Embrace creativity: So many factors go into getting the right investment deal that many entrepreneurs with great ideas get intimidated. Since the impact investing sector is still splintered and there are a lot of groups trying to solve the same challenges, this requires an enormous amount of creativity, and enterprises have to do a lot of their own research.
However, Amos believes this creativity will make companies more seasoned and market-ready. It also makes companies realize that they can’t stay siloed, and savvy companies are realizing they need all hands on deck; engineers and marketing staff alike need to be involved with various facets of the company. “Ultimately, the silver lining is that the political, financial, and technological challenges in the impact sector are forcing people to think outside of the box; the hope is that if you get a group of smart people together in the face of adversity, in enough cases it will help them come up with something that they wouldn’t have otherwise and that will benefit all of us,” says Amos.
Resources for those involved in developing deal pipelines:
A number of groups allow practitioners who support sustainable businesses to get together. For instance, there’s a meeting coming up that includes the Buckminster Fuller Institute, Root Capital, the Hub, Aspen, AVINA, Nest, Omidyar Network, Halloran Philanthropies, and a number of others. For more information, email: email@example.com
The William James Foundation is working on an initiative to create a common form with other institutions in order to standardize the process of applying to various business plan competitions.
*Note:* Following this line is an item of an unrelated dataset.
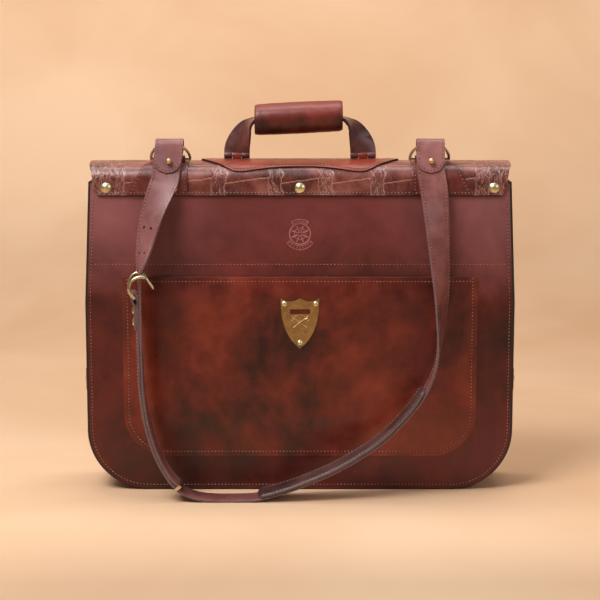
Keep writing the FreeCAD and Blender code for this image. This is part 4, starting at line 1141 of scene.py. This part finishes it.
def routeStations(route, fromTop):
    out = []
    for x, front, height, turn in route:
        spin = math.radians(turn)
        z = strap["panel"] - height if fromTop else height
        out.append((Vector((x, -strap["front"] - front, z)), Vector((math.cos(spin), -math.sin(spin), 0))))
    return out


def shifted(stations, amount):
    out, last = [], len(stations) - 1
    for i, (p, across) in enumerate(stations):
        run = stations[min(i + 1, last)][0] - stations[max(i - 1, 0)][0]
        out.append((p + run.cross(across).normalized() * amount, across))
    return out


def loopCentre():
    r = strap["ringRadius"]
    reach = r - (r - math.sqrt(r ** 2 - (strap["width"] / 2) ** 2)) / 2
    lean = math.radians(strap["lean"])
    return Vector((0, strap["barY"] - reach * math.sin(lean), strap["barZ"] + reach * math.cos(lean)))


def tabPoints():
    leave = math.radians(strap["leave"])
    top = loopCentre() + Vector((0, math.cos(leave), math.sin(leave))) * (strap["room"] + strap["thick"] / 2)
    return top, top + Vector((0, -math.sin(leave), math.cos(leave))) * strap["tab"]


def ringEnd(x, across, slew=0.0):
    # slew is how far sideways the strap runs for its drop below the ring.
    centre, radius = loopCentre(), strap["room"] + strap["thick"] / 2
    top, foot = tabPoints()
    points = [foot, foot.lerp(top, 0.25), foot.lerp(top, 0.5), foot.lerp(top, 0.75), top]
    for angle in (144, 126, 108, 90, 72, 54, 36, 18, 0, -18, -36, strap["lean"] - 90):
        spin = math.radians(angle)
        points.append(centre + Vector((0, math.cos(spin), math.sin(spin))) * radius)
    under, lean = points[-1], math.radians(strap["lean"])
    away = Vector((0, -math.cos(lean), -math.sin(lean)))
    points += [under + away * 7, under + away * 14]
    points += [foot + Vector((0, 8.2, 14.2)), foot + Vector((0, 5.6, 9.4)), foot + Vector((0, 3.4, 1.8))]
    stations = []
    for p in points:
        drop = max(0.0, strap["slewFrom"] - p.z)
        tilt = slew * min(1.0, drop / 8)
        stations.append((Vector((x - slew * drop, p.y, p.z)), (across - Vector((0, 0, tilt))).normalized()))
    return stations


def buckleAxes():
    x, front, _, turn = leftUpper[7]
    spin = math.radians(turn)
    return (Vector((x, -strap["front"] - front, strap["buckleHeight"])),
            Vector((math.cos(spin), -math.sin(spin), 0)), Vector((-math.sin(spin), -math.cos(spin), 0)))


def makeStrap():
    width, thick = strap["width"], strap["thick"]
    left = routeStations(leftUpper, True) + routeStations(leftLower, False)
    right = routeStations(groundRun + padRun + rightLower, False) + routeStations(rightUpper, True)

    billet = strapSections(ringEnd(-strap["ringX"], Vector((1, 0, 0)), strap["slew"]) + shifted(left, -layer))
    o = strapPiece("strapBilletLeather", billet, width, thick, width / 2, 0)
    punch(o, billet)
    finishPiece(o, [strapLeather, strapEdge], "shoulder_strap", ["strap_billet"])
    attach(sew("strapBilletStitches", tabSeam(billet, width, thick)
                + strapSeams(billet, width, thick, strap["inset"], 1, 19)
                + strapSeams(billet, width, thick, strap["inset"], -1, 19)), "shoulder_strap")

    origin, across, outward = buckleAxes()
    up = Vector((0, 0, 1))
    radius, flat = strap["bar"] + strap["gap"] + thick / 2, layer + thick + strap["gap"]
    centre = origin + outward * (layer + radius)
    points = [origin + outward * flat - up * 42, origin + outward * flat - up * 27,
              origin + outward * flat - up * 12, origin + outward * (flat + 2.5) - up * 7]
    for angle in range(0, 181, 20):
        spin = math.radians(angle)
        points.append(centre + outward * (radius * math.cos(spin)) + up * (radius * math.sin(spin)))
    folded = [(p, across) for p in points]
    down = [s for s in left if s[0].z < 260]
    whole = shifted(down + right, layer)
    end = [(p, a) for p, a in reversed(ringEnd(strap["ringX"], Vector((-1, 0, 0))))]
    long = strapSections(folded + whole + end)
    o = strapPiece("strapLongLeather", long, width, thick, 0, width / 2)
    finishPiece(o, [strapLeather, strapEdge], "shoulder_strap", ["strap_long"])
    backward = [(p, -a, u) for p, a, u in reversed(long)]
    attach(sew("strapLongStitches", tabSeam(backward, width, thick)
                + strapSeams(long, width, thick, strap["inset"], 1, 4, 19)
                + strapSeams(long, width, thick, strap["inset"], -1, 60, 19)), "shoulder_strap")

    stations = routeStations(groundRun[-1:] + padRun, False)
    below = thick / 2 - layer + strap["gap"]
    pad = strapSections(shifted(stations, -(strap["padThick"] / 2 + below)))
    o = strapPiece("shoulderPadLeather", pad, strap["pad"], strap["padThick"], 6, 6, 0.1, 0.9)
    finishPiece(o, [padLeather, strapEdge], "shoulder_strap", ["shoulder_pad"])
    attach(sew("shoulderPadStitches", strapSeams(pad, strap["pad"], strap["padThick"], 3.5, -1, 6, 6)),
            "shoulder_strap")


def tabSeam(framed, width, thick):
    # Stitches round the half circle of a strap's round end.
    spots = []
    radius = width / 2
    centre = framed[0][0] + (framed[1][0] - framed[0][0]).normalized() * radius
    run = (framed[1][0] - framed[0][0]).normalized()
    across, up = framed[0][1], framed[0][2]
    r = radius - strap["inset"]
    count = int(math.pi * r / stitch["pitch"])
    for face in (1, -1):
        for k in range(count):
            a = math.pi * (k + 0.5) / count
            p = centre + across * (r * math.cos(a)) - run * (r * math.sin(a))
            p += up * (face * (thick / 2 + 0.15))
            way = across * -math.sin(a) - run * math.cos(a)
            spots.append((p, way, up * face))
    return spots


def punch(o, framed):
    # Pairs of round buckle holes through the billet, cut with one joined cutter.
    heights = [strap["holeHeight"] + strap["pitch"] * k for k in (1, 0, -3, -4)]
    cutters = []
    low = [f for f in framed if f[0].y < -60]
    for height in heights:
        p, across, up = min(low, key=lambda f: abs(f[0].z - height))
        for side in (-0.5, 0.5):
            spot = (p + across * (strap["spread"] * side)) * mm
            deselect()
            turn = up.to_track_quat("Z", "Y").to_euler()
            bpy.ops.mesh.primitive_cylinder_add(vertices=20, radius=strap["hole"] * mm, depth=9 * mm,
                                                location=spot, rotation=turn)
            cutters.append(bpy.context.object)
    cutter = joined(cutters)
    hole = o.modifiers.new("holes", "BOOLEAN")
    hole.object = cutter
    hole.solver = "EXACT"
    applyAll(o)
    bpy.data.objects.remove(cutter)


makeStrap()
say("shoulder strap")


def softened(node, name, finish):
    # A copy of a small solid with its sharp edges rounded, in place of the solid.
    source = frame["nodes"][node]
    o = source.copy()
    o.data = source.data.copy()
    o.name = o.data.name = name
    for key in list(o.keys()):
        del o[key]
    o.parent = None
    o.hide_render = o.hide_viewport = False
    bpy.context.scene.collection.objects.link(o)
    activate(o)
    editAll((bpy.ops.mesh.remove_doubles, {"threshold": 0.00001}),
            (bpy.ops.mesh.dissolve_limited, {"angle_limit": math.radians(4)}))
    bevel = o.modifiers.new("softEdge", "BEVEL")
    bevel.width = 0.6 * mm
    bevel.segments = 3
    bevel.limit_method = "ANGLE"
    bevel.angle_limit = math.radians(35)
    applyAll(o)
    finishPiece(o, [finish], source["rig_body"], [node])


small = {"ring_loop_left": ("ringLoopLeft", patchLeather), "ring_loop_right": ("ringLoopRight", patchLeather),
         "handle_anchors": ("handleAnchorLoops", baseLeather), "spine_ends": ("spineEndCaps", scaleLeather),
         "bail_loop": ("bailLoopLeather", panelLeather), "tab_anchors": ("tabAnchorLeather", strapLeather),
         "side_tab_right": ("sideTabRight", strapLeather), "side_tab_left": ("sideTabLeft", strapLeather),
         "garment_strap_lower": ("garmentStrapLower", strapLeather),
         "garment_strap_upper": ("garmentStrapUpper", strapLeather)}
for node, (name, finish) in small.items():
    softened(node, name, finish)
say("small leather")


lining = {"inset": 4.5, "face": 41.5, "thick": 1.0}


def makeLining(side, half):
    def place(u, w):
        x, z = traySpot(u, w, lining["inset"])
        y = lining["face"] + noise.noise(Vector((x / 90, z / 90, side))) * 0.25
        return x * side, side * y, z
    o = leatherSheet(half + "LiningCloth", 90, 70, place, lining["thick"], (0, -side, 0), 0)
    finishPiece(o, [liningCloth, liningCloth], half + "_half", [half + "_lining"])


makeLining(-1, "front")
makeLining(1, "back")
say("linings")


crest = {"middle": 226.0, "beads": 7, "bead": 0.8,
         "staves": (((-11, 8.5), (9, -7), 0.55), ((-10, 5.5), (-7, 3.8), 0.9), ((-11.5, 3.5), (-9, 1), 0.8))}


def makeCrest():
    # Two crossed staves under a row of beads, cast on the brass shield.
    pieces = []
    front = min(v.co.y for v in frame["nodes"]["shield_plate"].data.vertices)
    plate = frame["nodes"]["shield_plate"].matrix_world @ Vector((0, front, 0))
    for side in (-1, 1):
        for start, stop, radius in crest["staves"]:
            a = Vector((side * start[0] * mm, plate.y, (crest["middle"] + start[1]) * mm))
            b = Vector((side * stop[0] * mm, plate.y, (crest["middle"] + stop[1]) * mm))
            deselect()
            turn = (b - a).to_track_quat("Z", "Y").to_euler()
            bpy.ops.mesh.primitive_cylinder_add(vertices=12, radius=radius * mm, depth=(b - a).length,
                                                location=(a + b) / 2, rotation=turn)
            pieces.append(bpy.context.object)
    for k in range(crest["beads"]):
        a = math.radians(lerp(35, 145, k / (crest["beads"] - 1)))
        deselect()
        bpy.ops.mesh.primitive_uv_sphere_add(segments=12, ring_count=8, radius=crest["bead"] * mm,
                                             location=(9.5 * math.cos(a) * mm, plate.y,
                                                       (crest["middle"] + 1.5 + 8.5 * math.sin(a)) * mm))
        pieces.append(bpy.context.object)
    o = joined(pieces)
    o.name = o.data.name = "shieldCrest"
    activate(o)
    bpy.ops.object.transform_apply(location=True, rotation=True, scale=True)
    finishPiece(o, [crestBrass], "front_half")


makeCrest()
carried = {"shield_plate": oldBrass, "shield_rivets": paleBrass, "front_rivets": paleBrass,
           "back_rivets": paleBrass, "strap_studs": crestBrass, "chape_rivets": paleBrass,
           "buckle_frame": wireBrass, "buckle_prongs": wireBrass, "strap_keeper": wireBrass,
           "d_ring_left": wireBrass, "d_ring_right": wireBrass, "handle_pins": paleBrass,
           "hanging_bail": wireBrass, "hanger_bracket": oldBrass, "bracket_rivets": paleBrass,
           "garment_buckles": oldBrass, "tab_rivets": paleBrass, "tab_cap_left": paleBrass,
           "tab_cap_right": paleBrass, "closure_magnets": magnetSteel, "front_board": stiffBoard,
           "back_board": stiffBoard, "spine_board": stiffBoard, "grip_core": stiffBoard}
for node, finish in carried.items():
    o = frame["nodes"][node]
    o.data.materials.clear()
    o.data.materials.append(finish)
say("brass")


sweep = {"width": 16.0, "front": -7.0, "length": 12.0, "flat": 1.0, "radius": 1.2}  # metres


def makeStudio():
    deselect()
    bpy.ops.mesh.primitive_grid_add(x_subdivisions=2, y_subdivisions=60, size=1)
    floor = bpy.context.object
    floor.name = "studioSweep"
    for v in floor.data.vertices:
        w = v.co.y + 0.5
        s = sweep["front"] + w * sweep["length"]
        flat, radius = sweep["flat"], sweep["radius"]
        if s < flat:
            y, z = s, 0.0
        elif s < flat + radius * math.pi / 2:
            a = (s - flat) / radius
            y, z = flat + radius * math.sin(a), radius * (1 - math.cos(a))
        else:
            y, z = flat + radius, radius + s - flat - radius * math.pi / 2
        v.co = (v.co.x * sweep["width"], y, z)
    floor.data.materials.append(canvasFinish("warm_studio_sweep"))
    activate(floor)
    bpy.ops.object.shade_smooth()

    def lamp(name, place, aim, size, power, colour):
        data = bpy.data.lights.new(name, "AREA")
        data.shape = "RECTANGLE"
        data.size, data.size_y = size
        data.energy = power
        data.color = colour
        o = bpy.data.objects.new(name, data)
        bpy.context.scene.collection.objects.link(o)
        o.location = place
        o.rotation_euler = (Vector(aim) - Vector(place)).to_track_quat("-Z", "Y").to_euler()

    lamp("keyLight", (-1.1, -1.3, 2.5), (0, -0.1, 0.1), (1.2, 1.2), 70, (1, 0.985, 0.97))
    lamp("fillLight", (2.3, -1.6, 1.7), (0, 0, 0.2), (1.4, 1.4), 14, (1, 0.98, 0.98))
    lamp("topLight", (0.0, 0.3, 2.5), (0, 0.1, 0), (2.4, 1.2), 28, (1, 0.99, 0.97))
    lamp("sweepLight", (-0.6, 0.5, 2.2), (-0.2, 2.2, 0.9), (2.4, 0.6), 13, (1, 0.985, 0.97))
    world = bpy.data.worlds.new("roomLight")
    bpy.context.scene.world = world
    world.use_nodes = True
    world.node_tree.nodes["Background"].inputs["Color"].default_value = (1, 0.95, 0.9, 1)
    world.node_tree.nodes["Background"].inputs["Strength"].default_value = 0.2


makeStudio()
say("studio")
For more information, email: firstname.lastname@example.org
New Ventures, WRI’s center for environmental enterprise, is a business accelerator that helps identify, select, mentor, showcase, and connect environmental SMEs with investors. New Ventures has Local Centers in Brazil, China, Colombia, India, Indonesia and Mexico.
More broadly, there are several investor groups that have formed in order to share due diligence, deal structures, lessons learned, and more. These groups include Toniic, Investors Circle, Hub Ventures, Village Capital, and the Unreasonable Institute.